In this alchemy of anger and love, history and memoir, Christine McNair delves into various forms of toxicity in the body—from the effects of two life-threatening preeclampsia diagnoses to chronic illness, sexism in medicine, and the toll of societal expectations.
With catharsis and humour, Toxemia pieces together the complexities of identity, motherhood, and living in a body to share deeply recognizable raw truths through fragments, poems, and stories. McNair captures the wrenching feeling of loss of control in the face of an overwhelming medical diagnosis and the small, endless moments in life that underscore it: worrying about mortality in the middle of the night, revolving medical appointments, self-doubt, and all the ways in which illness interrupts.
Toxemia unravels the toxicities that haunt the human body from within and without. This hybrid work dips between the sacred and profane to expose—and hold —some of our greatest fears while reaching to mend what’s still possible to mend.
Christine McNair is the author of Charm (Book*hug, 2017) which won the 2018 Archibald Lampman award.

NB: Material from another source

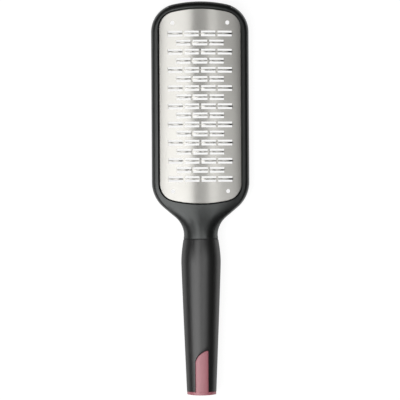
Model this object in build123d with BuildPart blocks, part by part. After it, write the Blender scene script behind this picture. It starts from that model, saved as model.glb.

Her first book Conflict (Book*hug, 2012) was a finalist for the City of Ottawa Book Award, the Archibald Lampman Award, and the ReLit Award, and shortlisted for the Robert Kroetsch Award for Innovative Poetry. Her chapbook pleasantries and other misdemeanours (Apt 9 press, 2013) was shortlisted for the bpNichol chapbook award.
Her non-fiction hybrid poetic memoir Toxemia came out with Book*hug in fall 2024.
A reformed book designer, McNair lives in Ottawa where she works as a book doctor.
I love the way this collection is broken down & brought together in a sort of grammar lesson. These strict formalities parallel the removed way patients are treated in our medical system. Like the story is second to the format, the patient’s experiences less important than the cycle of that system’s operation. The glimpses McNair gives into particular moments of her life, her family history, her memory, and the visceral intensity of fear draws us into incredibly horrifying moments with such astounding personal tenderness.
"The brain lit up and electric and a pressing sense of doom and headache in the bones that goes on and on and won't stop." This is how essayist / poet / book doctor / mother Christine McNair describes the physical and existential pain of gestational hypertension and preeclampsia. (Toxemia is an old word for what can happen once the body steps past preeclapsia into eclampsia.) Once the reader is suitably squirming with empathy for a woman at risk, McNair unpacks (lyrically, loopingly) a history of inquiry into the causes and treatments of the disorder. She wants medicine to help, but she also doesn't let it off the hook. A raw look at how medicine regards the birthing body.